*Instructions to follow:* Set down the material exactly as given, please, from its first line through the line that includes "STRAP_FOLDED_THICKNESS = 2.0".

*Records to use:*
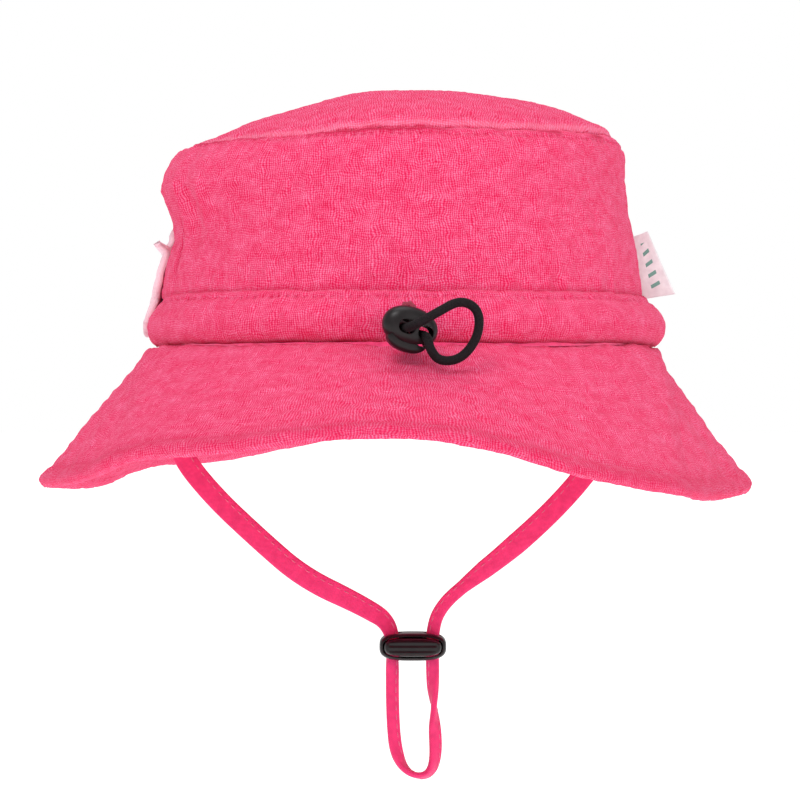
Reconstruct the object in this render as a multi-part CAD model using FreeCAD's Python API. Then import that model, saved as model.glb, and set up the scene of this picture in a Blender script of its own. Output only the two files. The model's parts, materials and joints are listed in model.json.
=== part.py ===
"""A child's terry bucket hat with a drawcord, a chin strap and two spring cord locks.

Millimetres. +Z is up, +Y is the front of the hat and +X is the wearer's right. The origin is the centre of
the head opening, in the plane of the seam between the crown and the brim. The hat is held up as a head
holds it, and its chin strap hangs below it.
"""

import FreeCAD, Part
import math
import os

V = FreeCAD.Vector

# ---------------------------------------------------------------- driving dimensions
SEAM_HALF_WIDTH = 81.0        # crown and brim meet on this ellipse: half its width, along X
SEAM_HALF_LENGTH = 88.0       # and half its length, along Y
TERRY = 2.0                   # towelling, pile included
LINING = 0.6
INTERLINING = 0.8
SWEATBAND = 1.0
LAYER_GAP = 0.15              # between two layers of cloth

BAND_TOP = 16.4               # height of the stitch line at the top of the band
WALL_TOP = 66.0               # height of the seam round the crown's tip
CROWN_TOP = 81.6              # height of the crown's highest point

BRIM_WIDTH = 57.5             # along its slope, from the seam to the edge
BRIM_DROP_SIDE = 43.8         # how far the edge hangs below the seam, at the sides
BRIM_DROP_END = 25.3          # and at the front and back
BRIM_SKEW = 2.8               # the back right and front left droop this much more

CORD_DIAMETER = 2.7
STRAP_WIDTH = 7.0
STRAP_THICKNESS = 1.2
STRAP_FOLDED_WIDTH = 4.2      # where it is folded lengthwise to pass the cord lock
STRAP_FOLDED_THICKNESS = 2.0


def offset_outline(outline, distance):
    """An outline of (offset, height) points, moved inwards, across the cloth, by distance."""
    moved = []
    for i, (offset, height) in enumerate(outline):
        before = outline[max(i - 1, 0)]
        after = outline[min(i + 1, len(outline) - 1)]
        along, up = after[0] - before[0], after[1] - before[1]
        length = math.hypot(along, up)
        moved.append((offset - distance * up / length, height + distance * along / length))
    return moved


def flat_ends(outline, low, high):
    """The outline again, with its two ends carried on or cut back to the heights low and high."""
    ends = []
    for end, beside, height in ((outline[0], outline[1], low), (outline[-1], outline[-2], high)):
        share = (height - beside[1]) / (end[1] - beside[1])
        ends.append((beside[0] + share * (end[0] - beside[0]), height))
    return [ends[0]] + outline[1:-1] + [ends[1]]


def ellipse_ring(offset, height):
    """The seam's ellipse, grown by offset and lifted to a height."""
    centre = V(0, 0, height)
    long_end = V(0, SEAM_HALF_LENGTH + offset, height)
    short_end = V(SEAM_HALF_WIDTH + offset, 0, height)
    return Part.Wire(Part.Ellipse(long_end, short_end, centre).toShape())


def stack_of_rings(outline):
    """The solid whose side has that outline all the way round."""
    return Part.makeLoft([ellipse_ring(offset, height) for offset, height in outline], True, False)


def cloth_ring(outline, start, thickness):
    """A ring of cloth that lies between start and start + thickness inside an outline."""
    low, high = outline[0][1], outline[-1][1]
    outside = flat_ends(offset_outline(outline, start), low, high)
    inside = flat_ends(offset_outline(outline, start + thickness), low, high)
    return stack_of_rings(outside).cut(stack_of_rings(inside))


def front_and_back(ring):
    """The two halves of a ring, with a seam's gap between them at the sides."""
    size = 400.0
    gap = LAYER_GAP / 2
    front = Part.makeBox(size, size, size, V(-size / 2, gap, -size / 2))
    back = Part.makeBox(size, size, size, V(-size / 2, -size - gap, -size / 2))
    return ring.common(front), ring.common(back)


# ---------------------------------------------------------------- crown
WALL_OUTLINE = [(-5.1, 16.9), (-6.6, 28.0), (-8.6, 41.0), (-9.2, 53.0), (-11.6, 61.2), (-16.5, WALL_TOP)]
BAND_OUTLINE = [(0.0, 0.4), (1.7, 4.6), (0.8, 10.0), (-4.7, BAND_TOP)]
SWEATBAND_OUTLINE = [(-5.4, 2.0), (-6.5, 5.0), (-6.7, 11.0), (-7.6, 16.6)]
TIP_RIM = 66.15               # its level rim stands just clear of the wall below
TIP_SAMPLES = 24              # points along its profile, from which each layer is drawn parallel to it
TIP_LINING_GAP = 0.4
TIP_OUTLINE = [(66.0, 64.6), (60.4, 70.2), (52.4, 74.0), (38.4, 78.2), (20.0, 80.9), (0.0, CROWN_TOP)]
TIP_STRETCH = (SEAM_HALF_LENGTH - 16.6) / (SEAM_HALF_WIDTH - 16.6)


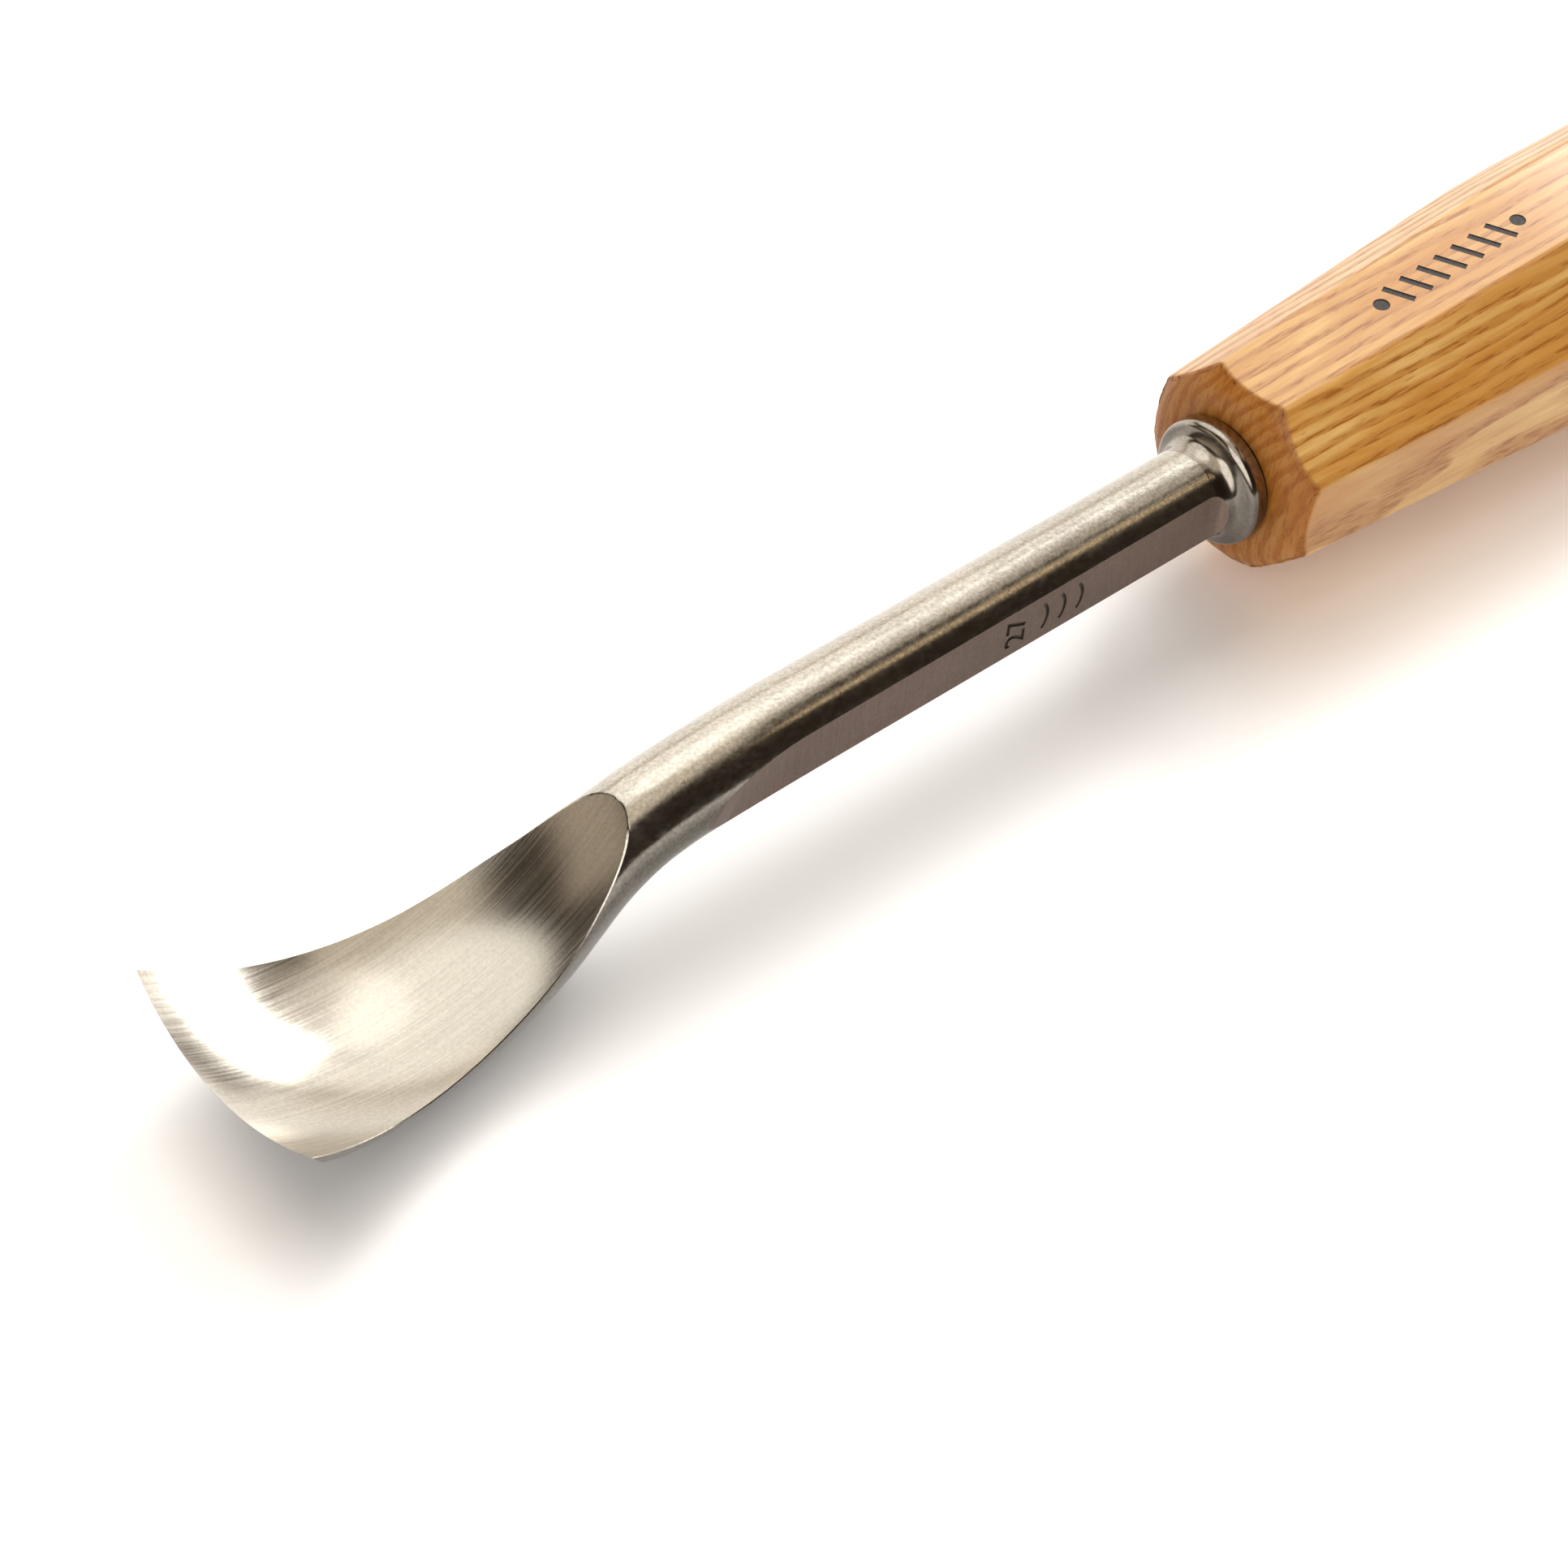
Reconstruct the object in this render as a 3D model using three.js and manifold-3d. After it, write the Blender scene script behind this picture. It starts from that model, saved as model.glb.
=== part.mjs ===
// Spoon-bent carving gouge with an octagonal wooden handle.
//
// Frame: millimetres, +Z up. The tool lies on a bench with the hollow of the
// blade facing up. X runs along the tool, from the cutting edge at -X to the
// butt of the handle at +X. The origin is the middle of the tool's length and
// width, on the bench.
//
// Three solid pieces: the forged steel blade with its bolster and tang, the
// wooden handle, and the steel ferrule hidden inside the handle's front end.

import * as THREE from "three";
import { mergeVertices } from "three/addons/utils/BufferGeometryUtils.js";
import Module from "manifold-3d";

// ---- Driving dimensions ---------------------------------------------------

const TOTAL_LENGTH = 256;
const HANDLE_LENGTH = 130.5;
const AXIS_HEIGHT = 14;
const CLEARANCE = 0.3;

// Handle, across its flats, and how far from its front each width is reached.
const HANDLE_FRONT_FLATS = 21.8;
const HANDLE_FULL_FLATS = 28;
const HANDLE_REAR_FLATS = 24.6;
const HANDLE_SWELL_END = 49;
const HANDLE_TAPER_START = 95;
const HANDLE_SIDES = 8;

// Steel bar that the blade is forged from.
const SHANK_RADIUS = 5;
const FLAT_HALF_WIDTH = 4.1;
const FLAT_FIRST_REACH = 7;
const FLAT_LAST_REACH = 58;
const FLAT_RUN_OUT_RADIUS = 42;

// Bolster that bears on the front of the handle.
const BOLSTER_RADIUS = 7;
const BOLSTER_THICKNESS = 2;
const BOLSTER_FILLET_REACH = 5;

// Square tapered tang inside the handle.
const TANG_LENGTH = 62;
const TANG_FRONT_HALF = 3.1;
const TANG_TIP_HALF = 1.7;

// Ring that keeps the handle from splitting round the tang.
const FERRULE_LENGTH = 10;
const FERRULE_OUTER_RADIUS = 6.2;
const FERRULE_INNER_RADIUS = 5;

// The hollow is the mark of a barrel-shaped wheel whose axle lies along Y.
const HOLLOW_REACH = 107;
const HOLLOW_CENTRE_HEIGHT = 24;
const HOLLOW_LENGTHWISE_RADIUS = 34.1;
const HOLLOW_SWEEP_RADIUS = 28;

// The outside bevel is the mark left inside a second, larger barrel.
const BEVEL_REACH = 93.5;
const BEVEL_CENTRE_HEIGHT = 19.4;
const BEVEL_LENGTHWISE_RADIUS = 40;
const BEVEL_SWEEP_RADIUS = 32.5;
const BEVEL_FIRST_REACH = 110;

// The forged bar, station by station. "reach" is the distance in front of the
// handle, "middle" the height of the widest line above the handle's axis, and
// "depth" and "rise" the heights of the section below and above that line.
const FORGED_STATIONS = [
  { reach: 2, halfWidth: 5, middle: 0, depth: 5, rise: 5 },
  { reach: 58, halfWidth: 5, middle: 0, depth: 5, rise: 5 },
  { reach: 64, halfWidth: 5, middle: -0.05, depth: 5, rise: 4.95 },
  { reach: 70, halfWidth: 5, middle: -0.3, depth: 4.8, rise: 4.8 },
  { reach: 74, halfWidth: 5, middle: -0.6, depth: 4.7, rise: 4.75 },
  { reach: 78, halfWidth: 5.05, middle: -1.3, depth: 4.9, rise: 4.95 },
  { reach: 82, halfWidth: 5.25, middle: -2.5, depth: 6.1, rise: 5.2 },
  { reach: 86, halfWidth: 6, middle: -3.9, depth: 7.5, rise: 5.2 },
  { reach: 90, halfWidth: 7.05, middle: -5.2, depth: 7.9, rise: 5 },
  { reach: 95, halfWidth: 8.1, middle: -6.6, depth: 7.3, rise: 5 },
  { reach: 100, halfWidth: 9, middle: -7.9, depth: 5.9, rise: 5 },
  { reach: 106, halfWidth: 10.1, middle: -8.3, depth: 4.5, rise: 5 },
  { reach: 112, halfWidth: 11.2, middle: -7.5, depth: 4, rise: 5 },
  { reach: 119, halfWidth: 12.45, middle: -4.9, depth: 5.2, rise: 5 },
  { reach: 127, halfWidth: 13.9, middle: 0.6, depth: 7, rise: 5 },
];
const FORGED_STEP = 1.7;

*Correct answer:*
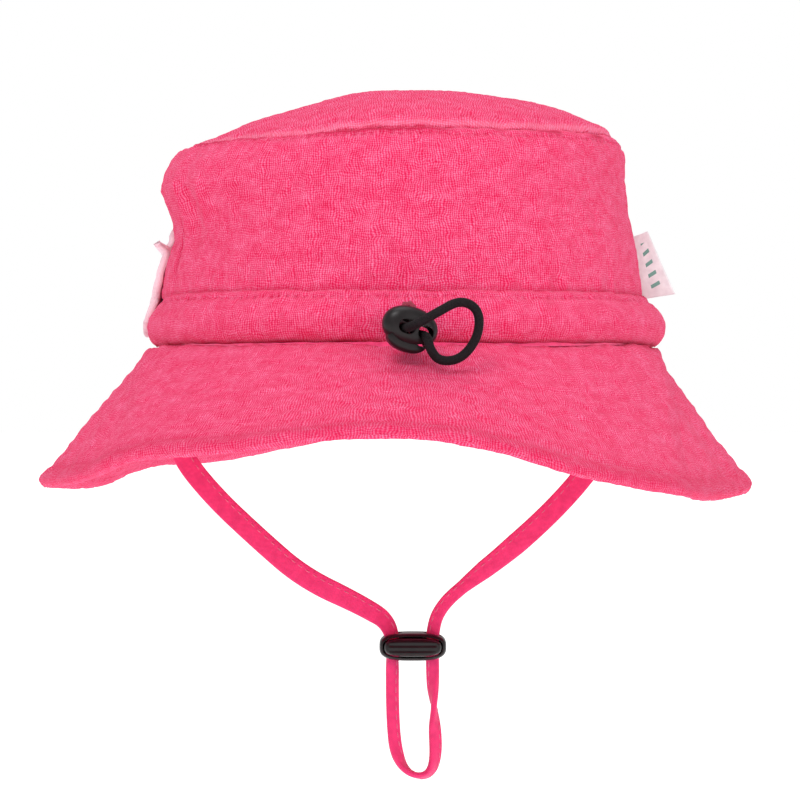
Reconstruct the object in this render as a multi-part CAD model using FreeCAD's Python API. Then import that model, saved as model.glb, and set up the scene of this picture in a Blender script of its own. Output only the two files. The model's parts, materials and joints are listed in model.json.
=== part.py ===
"""A child's terry bucket hat with a drawcord, a chin strap and two spring cord locks.

Millimetres. +Z is up, +Y is the front of the hat and +X is the wearer's right. The origin is the centre of
the head opening, in the plane of the seam between the crown and the brim. The hat is held up as a head
holds it, and its chin strap hangs below it.
"""

import FreeCAD, Part
import math
import os

V = FreeCAD.Vector

# ---------------------------------------------------------------- driving dimensions
SEAM_HALF_WIDTH = 81.0        # crown and brim meet on this ellipse: half its width, along X
SEAM_HALF_LENGTH = 88.0       # and half its length, along Y
TERRY = 2.0                   # towelling, pile included
LINING = 0.6
INTERLINING = 0.8
SWEATBAND = 1.0
LAYER_GAP = 0.15              # between two layers of cloth

BAND_TOP = 16.4               # height of the stitch line at the top of the band
WALL_TOP = 66.0               # height of the seam round the crown's tip
CROWN_TOP = 81.6              # height of the crown's highest point

BRIM_WIDTH = 57.5             # along its slope, from the seam to the edge
BRIM_DROP_SIDE = 43.8         # how far the edge hangs below the seam, at the sides
BRIM_DROP_END = 25.3          # and at the front and back
BRIM_SKEW = 2.8               # the back right and front left droop this much more

CORD_DIAMETER = 2.7
STRAP_WIDTH = 7.0
STRAP_THICKNESS = 1.2
STRAP_FOLDED_WIDTH = 4.2      # where it is folded lengthwise to pass the cord lock
STRAP_FOLDED_THICKNESS = 2.0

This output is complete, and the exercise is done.